Susan, I am so so very sorry about the second greatest loss in your life. However the two most important men in your life have no more pain and suffering and are able to be with each other. You know I love you girl, and I wish there was something I could do to take all your pain away. No one deserves the hand you have been dealt these past 2 years. I will ALWAYS be here for you when you are ready to talk. I dont want to keep calling and bothering you, I know you will call when you feel ready. Just know I have been thinking about you since your sad call last week all the way up until especially today. The two year anniversary isnt any easier than the first, but I hope you know you have me to talk to and be there for you. Love you, Denise

Denise Zimmerman
Wife of NJ State Trooper Bert Zimmerman EOW 2-5-04

July 18, 2006

May you Rest in peace and may Our Lord continue to comfort and strengthen your loved ones.

July 18, 2006

Susan,

I am keeping everyone (your families, friends and Chris' co-workers) in my thoughts today. May all of you find the strength and courage within to get through the day. I am always only an email, phone call or short drive away if you need anything.

Jennifer Aaron
Wife of Duke G. Aaron, III (EOW 07/20/04)

July 18, 2006

happy fathers day honey!!!

i hope you are enjoying your golfing, since i am sure that is what you are doing...;)

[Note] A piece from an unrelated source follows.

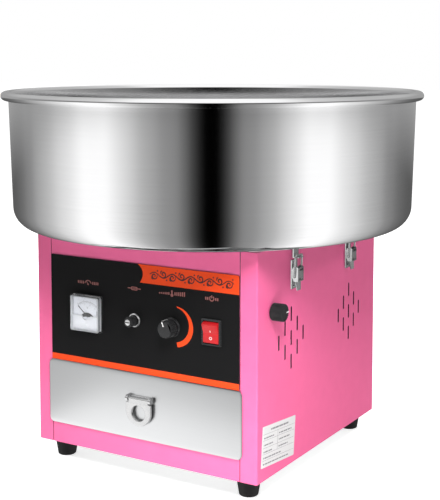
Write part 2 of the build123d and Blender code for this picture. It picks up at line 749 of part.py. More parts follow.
def slip_rings():
    """Two brass rings on the hub."""
    return [pipe(0, 0, (low, low + RING_H), RING_R, HUB_R) for low in RING_ZS]


def brush_centres():
    """Heights of the brushes."""
    return [low + RING_H / 2 for low in RING_ZS]


def brush_holder():
    """Block beside the hub with a channel for each brush."""
    levels = (MOTOR_TOP + MOTOR_PLATE_T, HUB_TOP)
    holder = block(HOLDER_X, (-HOLDER_HALF_Y, HOLDER_HALF_Y), levels)
    half_y = BRUSH_W / 2 + SEAT
    half_z = BRUSH_H / 2 + SEAT
    holder -= [block((HOLDER_X[0] - 1, HOLDER_X[1] - 4), (-half_y, half_y), (z - half_z, z + half_z))
               for z in brush_centres()]
    return holder


def carbon_brushes():
    """Brushes that run on the rings."""
    tip = RING_R + SHAFT_GAP
    return [block((tip, tip + BRUSH_LENGTH), (-BRUSH_W / 2, BRUSH_W / 2), (z - BRUSH_H / 2, z + BRUSH_H / 2))
            for z in brush_centres()]


def head_base():
    """Pan of the spinning head, on a boss over the hub."""
    pan = turned((SHAFT_R, HUB_TOP), (HEAD_BOSS_R, HUB_TOP), (HEAD_BOSS_R + 4, HEAD_LOW), (HEAD_R, HEAD_LOW),
                 (HEAD_R, HEAD_FLOOR + 2), (HEAD_R - BAND_T, HEAD_FLOOR + 2), (HEAD_R - BAND_T, HEAD_FLOOR),
                 (SHAFT_R, HEAD_FLOOR))
    for x, y in head_screw_centres():
        pan += post(x, y, (HEAD_FLOOR, HEAD_RIM), SCREW_R + 2)
        pan -= post(x, y, (HEAD_RIM - 12, HEAD_RIM), SCREW_R)
    return pan


def head_screw_centres():
    """Three screws round the head's cap."""
    return [(HEAD_SCREW_PCD_R * cos(radians(a)), HEAD_SCREW_PCD_R * sin(radians(a))) for a in (90, 210, 330)]


def heater_ring():
    """Turns of heating element just inside the band."""
    pitch = (HEAD_RIM - HEAD_FLOOR) / (HEATER_TURNS + 1)
    turn = Torus(HEATER_R, HEATER_WIRE_R)
    return [Pos(0, 0, HEAD_FLOOR + pitch * (i + 1)) * turn for i in range(HEATER_TURNS)]


def floss_band():
    """Slotted band that the floss leaves through."""
    levels = (HEAD_FLOOR + 2, HEAD_RIM)
    band = pipe(0, 0, levels, HEAD_R, HEAD_R - BAND_T)
    slot = block((HEAD_R - 3 * BAND_T, HEAD_R + 1), (-BAND_SLOT_W / 2, BAND_SLOT_W / 2),
                 (levels[0] + 6, levels[1] - 6))
    return band - [Rot(0, 0, 360 / BAND_SLOTS * i) * slot for i in range(BAND_SLOTS)]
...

the kids and i laid flowers for you today...i hope you like them...

love,
susan, christopher and elizabeth

Susan C. Shea
Widow of Cpl. Shea

June 18, 2006

Happy Father's Day Chris!

June 18, 2006

happy father's day chris....i know you are so proud of the kids...we will spend the day talking about you and remembering the times you spent with christopher and elizabeth....

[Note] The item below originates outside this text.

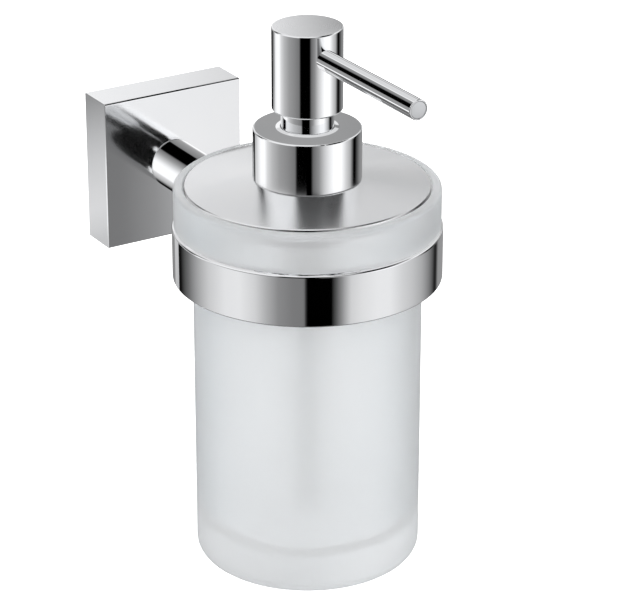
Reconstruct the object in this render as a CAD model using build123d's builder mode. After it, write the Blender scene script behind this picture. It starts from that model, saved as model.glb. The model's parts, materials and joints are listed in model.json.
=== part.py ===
"""Wall mounted soap dispenser: a chrome rosette, arm and ring hold a frosted tumbler with a pump in its lid.

Millimetres. The origin is the centre of the wall face. +Y goes into the wall, -Y into the room, +Z is up.
The arm lies on the Y axis. The ring, the tumbler and the pump stand on one upright axis, `reach` off the wall.
"""

import math
import os

from build123d import *

os.makedirs("parts", exist_ok=True)

# ---------------------------------------------------------------- driving dimensions
reach = 86.0  # wall to the axis of the ring and the pump

# rosette, the square cover on the wall
rosette_side = 44.0
rosette_depth = 12.0
rosette_wall = 2.0
rosette_front = 3.0
rosette_edge = 0.4
grub_boss_width = 8.0
grub_boss_height = 1.5

# wall plate, the bracket inside the rosette
plate_thickness = 2.5
plate_side_gap = 2.5
plate_drop = 4.0  # from the rosette's lower wall up to the plate's lower flange
flange_thickness = 2.0
flange_gap = 1.0  # from the flanges' front edges to the rosette's front
wall_screw_radius = 2.25
wall_screw_spacing = 22.0

# screws
thread_gap = 0.05  # radial gap of every screw in its thread
grub_radius = 2.0
grub_recess = 0.4
screw_radius = 2.5
screw_clearance = 0.25
screw_grip = 10.0  # length of thread in the arm
screw_head_radius = 4.25
screw_head_height = 3.0
sink_head_radius = 4.4
sink_gap = 0.1
hex_radius = 2.0
hex_depth = 1.6
grub_hex_radius = 1.15

# arm and ring
arm_radius = 7.2  # the ring is as tall as the arm is thick
arm_edge = 0.4
ring_radius = 36.5
ring_wall = 3.3
ring_top_edge = 0.5
ring_bottom_edge = 0.3
rebate_width = 1.5
rebate_depth = 1.0

# ring liner, the plastic seat of the glass
liner_wall = 1.7
liner_gap = 0.1
liner_proud = 0.2  # how far the liner's flange stands above the ring
liner_edge = 0.4
liner_lift = 0.8  # from the ring's lower edge up to the liner's

# tumbler
glass_gap = 0.4  # radial gap between the glass and the liner
collar_inset = 0.5  # from the ring's outer face in to the glass collar's
glass_wall = 3.0
glass_base = 9.0
collar_height = 11.0
body_drop = 97.0  # from the seat on the liner down to the underside of the base
rim_width = 2.6
rim_round = 1.0
collar_round = 0.5
mouth_round = 0.3
base_round = 3.5
floor_round = 7.0

# lid
lid_gap = 0.3
lid_proud = 0.4  # how far the lid's edge stands above the glass rim
lid_thickness = 1.5
lid_rise = 1.9  # from the lid's edge up to the flat under the pump collar
lid_edge = 0.2
skirt_gap = 0.5
skirt_wall = 1.0
skirt_depth = 5.0
gasket_thickness = 1.4
gasket_gap = 0.3

# pump collar and the gap of bare neck above it
pump_collar_radius = 14.6
pump_collar_height = 14.2
pump_collar_cap = 6.5
pump_collar_edge = 0.4
pump_collar_foot = 0.3
neck_radius = 7.1
neck_wall = 1.1
neck_gap = 0.3
neck_mouth = 0.6  # chamfer round the neck's hole
neck_engage = 5.5  # how deep the neck reaches into the pump collar at rest
neck_grip = 4.0  # how deep the neck reaches into the head
stroke = 4.7
head_clear = 0.5  # from the pump collar up to the head, when it is pressed

# head and spout
head_radius = 9.5
head_height = 22.8
head_edge = 0.4
head_fit = 0.02
insert_fit = 0.05
insert_dip = 1.5  # how far the insert reaches below the head, inside the neck
insert_cap = 3.7  # from the spout's axis up to the insert's top
spout_radius = 2.75
spout_wall = 0.95
spout_drop = 6.8  # from the head's top down to the spout's axis
spout_reach = 53.2  # from the pump's axis to the spout's tip
spout_edge = 0.3
plug_lip = 0.4
plug_depth = 1.2
plug_recess = 0.1
plug_spigot = 2.0
outlet_radius = 1.2
outlet_inset = 7.0  # from the tip back to the outlet under the spout

# pump
neck_room = 0.8  # radial room round the neck, inside the housing
thread_fit = 0.1
housing_wall = 2.1
housing_flange = 13.5
housing_flange_thickness = 2.0
pump_gasket_thickness = 1.0
pump_gasket_gap = 0.2
guide_length = 8.0
guide_gap = 0.6
guide_fit = 0.05
stem_radius = 3.2
stem_bore = 1.5
running_fit = 0.05
stem_grip = 7.0  # length of stem in the head's socket
barrel_wall = 1.5
piston_length = 6.0
piston_stop = 0.3
piston_wall = 1.5
piston_slack = 0.3
seal_height = 1.6
seal_depth = 1.0
spring_length = 14.0
spring_wire = 0.45
spring_turns = 6
spring_gap = 0.35  # from the coil to the barrel
spring_end_gap = 0.05
cage_height = 3.0
cage_fit = 0.05
ball_radius = 2.0
ball_lift = 1.5
ball_gap = 0.1
ball_room = 0.9  # radial room of the lower ball in its chamber
outlet_ball_radius = 1.9
outlet_ball_lift = 1.0
outlet_ball_room = 0.4
valve_floor = 1.5
inlet_radius = 1.3
tube_radius = 3.0
tube_wall = 1.0
tube_fit = 0.05
tube_socket_depth = 8.0
tube_socket_wall = 1.7
tube_clear = 3.0  # from the tube's lower end to the tumbler's floor

# ---------------------------------------------------------------- places worked out from them
pump_plane = Plane.XZ.offset(reach)  # x is the radius, y the height
pump_axis = Axis((0, -reach, 0), (0, 0, 1))
arm_plane = Plane.XY  # x is the radius, y the distance from the wall

rosette_inner = rosette_side / 2 - rosette_wall
front_inner = -(rosette_depth - rosette_front)
flange_depth = -front_inner - flange_gap
grub_inset = (plate_thickness + flange_depth) / 2
grub_tip = -rosette_inner + plate_drop
grub_head = -rosette_side / 2 + grub_recess

ring_top = arm_radius
ring_bottom = -arm_radius
ring_bore = ring_radius - ring_wall
rebate_radius = ring_bore + rebate_width
rebate_floor = ring_top - rebate_depth
liner_outer = ring_bore - liner_gap
liner_inner = liner_outer - liner_wall
seat = ring_top + liner_proud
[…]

miss ya much.....love....shannon

shannon fowler
sister-in-law

June 18, 2006

hey honey...

thanks so much for watching out for me!!!...you know what i mean!

i love you!

Susan C. Shea
Widow of Cpl. Shea

May 29, 2006

Hey big cousin,

Well i know i haven't come by here in a while but i have made my own site for you on myspace. you have gotten some many loving comments from those who didnt even know you. We miss you dearly and you are always in our hearts. we thought about you and wish we could go down to d.c this you but it was to much for todd and i to get off of work for . he misses you too ... we are planing to come see your resting place soon .

Rest in peace ,

Love you always

Kristin
Cousin

May 23, 2006

God Bless You Brother...

TFC. J. Marsh C.S.P

Trooper First Class J. Marsh
Connecticut State Police

May 19, 2006

Gone, but never forgotten.

Det. Grant
New Castle County PD

May 17, 2006

Susan,

Happy Anniversary! Know that Chris is with you, always.

May 15, 2006

HAPPY ANNIVERSARY HONEY!!!!...today would have been 7 years for us!...i am really, really bummed today...i feel somewhat lifted as i got home from washington, d.c. last night and i got to spend the weekend with other survivors...so, that is good...

but, as we should be celebrating one of the happiest days of our life, instead you are being memorialized in washington, d.c. with countless other heroes!...

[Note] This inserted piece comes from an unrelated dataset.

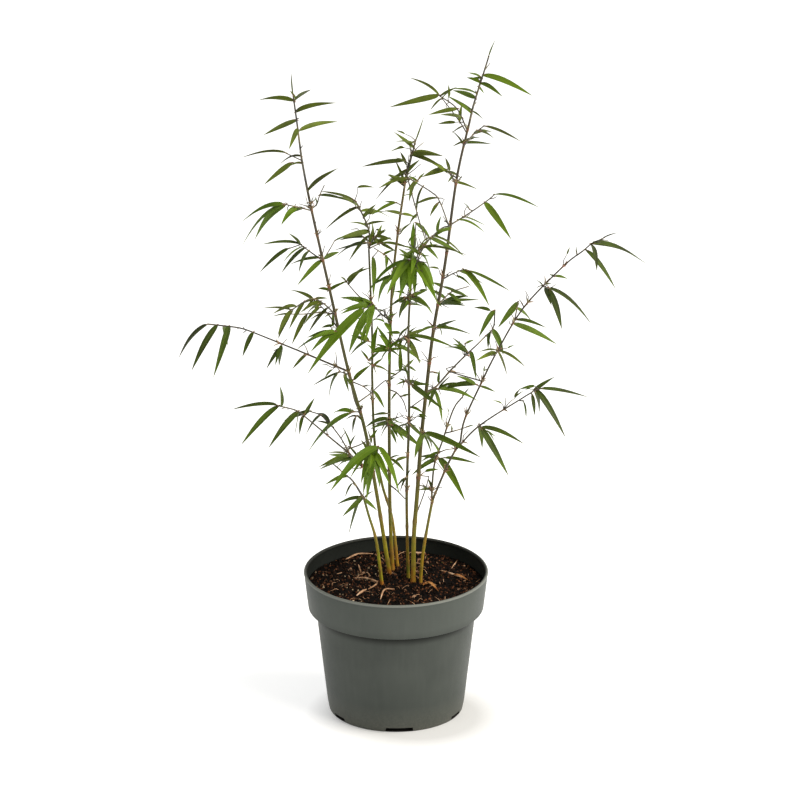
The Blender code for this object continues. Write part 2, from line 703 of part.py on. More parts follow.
def turned(profile, sides):
    """A closed solid of revolution from (radius, height) points, bottom centre first."""
    verts, faces = [], []
    rings = []
    for radius, height in profile:
        if radius == 0:
            rings.append([len(verts)] * sides)
            verts.append(Vector((0, 0, height)) * MM)
            continue
        rings.append(list(range(len(verts), len(verts) + sides)))
        for k in range(sides):
            turn = 2 * math.pi * (k + 0.5) / sides
            verts.append(Vector((radius * math.cos(turn), radius * math.sin(turn), height)) * MM)
    for lower, upper in zip(rings, rings[1:]):
        for k in range(sides):
            after = (k + 1) % sides
            corners = (lower[k], lower[after], upper[after], upper[k])
            faces.append(tuple(dict.fromkeys(corners)))
    return verts, faces


def wall_radius(height):
    """The pot's outer radius at a height, along its body or its band."""
    band_foot = POT_HEIGHT - BAND_HEIGHT
    if height >= band_foot:
        share = (height - band_foot) / BAND_HEIGHT
        return BAND_FOOT_RADIUS + (RIM_RADIUS - BAND_FOOT_RADIUS) * share
    return BODY_FOOT_RADIUS + (BODY_TOP_RADIUS - BODY_FOOT_RADIUS) * height / band_foot


def pot_inside(clearance):
    """The inner side of the pot's wall from the floor up, this far clear of it."""
    inset = WALL + clearance
    ledge = POT_HEIGHT - BAND_HEIGHT + WALL + clearance
    floor = FLOOR + clearance
    return [(wall_radius(floor) - inset, floor),
            (BODY_TOP_RADIUS - inset, ledge),
            (wall_radius(ledge) - inset, ledge + EDGE_ROUND)]


def make_pot(material):
    """The pot: a thin shell with a stepped-out band, a round lip and notches at its foot."""
    band_foot = POT_HEIGHT - BAND_HEIGHT
    wall_foot = wall_radius(FOOT_ROUND)
    outside = [(0, 0), (FOOT_RADIUS, 0),
               ((FOOT_RADIUS + wall_foot) / 2, FOOT_ROUND / 4), (wall_foot, FOOT_ROUND),
               (BODY_TOP_RADIUS, band_foot - EDGE_ROUND), (BODY_TOP_RADIUS + EDGE_ROUND, band_foot),
               (BAND_FOOT_RADIUS - EDGE_ROUND, band_foot), (BAND_FOOT_RADIUS, band_foot + EDGE_ROUND),
               (RIM_RADIUS, POT_HEIGHT - LIP_ROUND), (RIM_RADIUS - LIP_ROUND, POT_HEIGHT)]
    top_inside = RIM_RADIUS - WALL
    inside = [(top_inside + LIP_ROUND / 2, POT_HEIGHT), (top_inside, POT_HEIGHT - LIP_ROUND / 2)]
    inside += reversed(pot_inside(0.0))
    inside.append((0, FLOOR))
    pot = add_object("pot", mesh_of(*turned(outside + inside, POT_SIDES)), material)
    cutter = notch_cutter()
    cut = pot.modifiers.new("notches", "BOOLEAN")
    cut.operation = "DIFFERENCE"
    cut.object = cutter
    cut.solver = "EXACT"
    pot.data.shade_smooth()
    pot.data.set_sharp_from_angle(angle=POT_CREASE)


def notch_cutter():
    """Six blocks round the pot's foot, which cut its notches."""
    verts, faces = [], []
    inner = FOOT_RADIUS - NOTCH_DEPTH
    outer = FOOT_RADIUS + NOTCH_DEPTH
    for k in range(NOTCH_COUNT):
        turn = math.radians(-90 + NOTCH_TURN + 360 / NOTCH_COUNT * k)
        out = Vector((math.cos(turn), math.sin(turn), 0))
        side = Vector((-math.sin(turn), math.cos(turn), 0))
        base = len(verts)
        for height, half in ((-CUT_BELOW, NOTCH_WIDTH / 2),
                             (NOTCH_HEIGHT, NOTCH_WIDTH / 2 - NOTCH_SLOPE)):
            for reach, way in ((inner, -1), (outer, -1), (outer, 1), (inner, 1)):
                verts.append((out * reach + side * way * half + Vector((0, 0, height))) * MM)
        for block in ((3, 2, 1, 0), (4, 5, 6, 7), (0, 1, 5, 4), (1, 2, 6, 5), (2, 3, 7, 6),
                      (3, 0, 4, 7)):
            faces.append(tuple(base + corner for corner in block))
    cutter = bpy.data.objects.new("notch_cutter", mesh_of(verts, faces))
    bpy.context.scene.collection.objects.link(cutter)
    cutter.hide_render = True
    cutter.display_type = "WIRE"
    return cutter


def make_soil(material):
    """The soil that fills the pot, with a level top."""
    profile = [(0, FLOOR + GAP), *pot_inside(GAP)]
    edge_radius = wall_radius(SOIL_TOP) - WALL - GAP
    profile += [(edge_radius, SOIL_TOP - SOIL_EDGE), (edge_radius - SOIL_EDGE, SOIL_TOP),
                (0, SOIL_TOP)]
    soil = add_object("soil", mesh_of(*turned(profile, POT_SIDES)), material)
    soil.data.shade_smooth()
    soil.data.set_sharp_from_angle(angle=POT_CREASE)


def make_plant(bark, leaf_green):
    """Canes, boughs and sprays, each its own solid."""
    space = Space()
    limbs, limb_shapes = grow_limbs(space)
    stems = {spray.name: grow_stem(spray, limbs, space) for spray in SPRAYS}
    for name, shape in limb_shapes.items():
        limb = add_object(name, mesh_of(*shape), bark)
        limb.data.shade_smooth()
        limb.data.set_sharp_from_angle(angle=LIMB_CREASE)
    for spray in SPRAYS:
        path, stem = stems[spray.name]
        leaves = grow_leaves(spray, path, space)
        add_object(spray.name, fuse([stem, *leaves]), leaf_green)


def build():
    """The whole plant in its pot."""
    clear_scene()
    make_pot(finish("grey_green_plastic", (0.09, 0.1, 0.085), 0.45))
    make_soil(finish("potting_soil", (0.035, 0.022, 0.016), 0.95))
    make_plant(finish("cane_bark", (0.3, 0.24, 0.06), 0.5),
               finish("leaf_green", (0.1, 0.21, 0.02), 0.5))


build()
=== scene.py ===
"""The looks of a clumping bamboo in a round nursery pot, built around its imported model.

Canes, boughs and sprays grow by the same rule and from the same measured places as the
solids that they replace, and go on to finer twigs, sheaths and small leaves.
Places and sizes are in millimetres and degrees; the scene itself is in metres, +Z up.
"""

import json
import math
import random
from typing import NamedTuple

import bmesh
import bpy
import numpy as np
from mathutils import Matrix, Vector, noise
from mathutils.bvhtree import BVHTree

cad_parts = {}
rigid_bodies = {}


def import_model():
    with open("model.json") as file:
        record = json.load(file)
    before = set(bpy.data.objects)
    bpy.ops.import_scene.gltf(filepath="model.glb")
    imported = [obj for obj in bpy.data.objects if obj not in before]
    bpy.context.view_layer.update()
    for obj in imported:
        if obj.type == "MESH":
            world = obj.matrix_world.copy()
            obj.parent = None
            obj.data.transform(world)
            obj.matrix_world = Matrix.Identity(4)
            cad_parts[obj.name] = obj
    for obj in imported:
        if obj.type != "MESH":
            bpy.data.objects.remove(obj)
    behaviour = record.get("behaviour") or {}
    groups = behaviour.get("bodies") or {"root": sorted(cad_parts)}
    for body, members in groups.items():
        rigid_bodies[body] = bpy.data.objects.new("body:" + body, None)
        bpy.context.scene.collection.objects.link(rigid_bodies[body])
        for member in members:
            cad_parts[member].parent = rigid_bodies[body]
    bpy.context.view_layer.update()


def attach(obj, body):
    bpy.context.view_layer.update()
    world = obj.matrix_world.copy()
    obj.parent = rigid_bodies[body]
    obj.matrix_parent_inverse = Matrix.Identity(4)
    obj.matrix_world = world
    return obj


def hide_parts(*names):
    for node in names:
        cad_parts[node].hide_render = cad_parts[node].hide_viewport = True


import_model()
BODY = "root"

MM = 0.001

# Pot: a thin moulded shell with a wide band under its rim, on a notched foot ring
RIM_RADIUS = 112.5
POT_HEIGHT = 180.0
BAND_HEIGHT = 47.0
BAND_FOOT_RADIUS = 107.0
BODY_TOP_RADIUS = 98.0
BODY_FOOT_RADIUS = 82.4
FOOT_RADIUS = 80.0
WALL = 1.7
FLOOR = 5.5
POT_SIDES = 160
LIP_BEAD = 1.9          # radius of the round bead that the wall ends in
LIP_GROOVE = 0.8        # depth of the groove under it
SKIRT = 9.0             # the band hangs free of the body over its lowest part
FOOT_RING = 9.0         # width of the ring that the pot stands on
FOOT_HOLLOW = 4.6       # height of the hollow inside that ring
CREASE_SHADE = (15.0, 3.4)     # painted shade on the body under the band: none to full, this far under its edge
DUST_TOP = 34.0         # dust lies on the body up to this height
NOTCH_COUNT = 6
NOTCH_WIDTHS = (35.0, 23.0)     # the front one's and the next one's, by turns
NOTCH_HEIGHT = 5.6
NOTCH_TURN = 2.9
NOTCH_SLOPE = 1.2
POT_CREASE = math.radians(35)

# Soil
SOIL_TOP = 163.0
SOIL_GAP = 0.4          # between the soil and the wall
SOIL_RINGS = 64
SOIL_SPOKES = 150
SOIL_MOUND = 2.2        # rise of the middle, round the canes' feet
SOIL_LUMPS = ((26.0, 1.5), (9.0, 1.6), (4.2, 1.1))      # size and height of its lumps
FOOT_SUNK = 6.0         # the canes go on under the soil's top by this much

# The plant was measured in a front view that looks down by LOOK_DOWN degrees
LOOK_DOWN = 21.6
SIN_DOWN = math.sin(math.radians(LOOK_DOWN))
COS_DOWN = math.cos(math.radians(LOOK_DOWN))
VIEW_RIGHT = Vector((1, 0, 0))
VIEW_UP = Vector((0, SIN_DOWN, COS_DOWN))
VIEW_AWAY = Vector((0, COS_DOWN, -SIN_DOWN))
UP = Vector((0, 0, 1))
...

may you rest in peace today and always...the sun is shining, and it just got brighter as i type you this message...i am off to lay flowers for you in remeberence of our love and devotion to each other...

with all my love forever!

susan

Susan C. Shea
Widow of Cpl. Shea

May 15, 2006

happy mother's day sissy....i know that if chris were here, he would spoil you today....just look at the kids and find the twinkle in their eyes....that is chris saying thank you for buddy and lizzie...you are a great mom to them......hug, cuddle, and snuggle with them always...

Shannon

May 14, 2006

Happy Mother's Day Susan!

Love,
Jenn A.

May 14, 2006

"A Grateful Citizen"...

your words were absolutely beautiful...thank you so much for your beautiful thoughts...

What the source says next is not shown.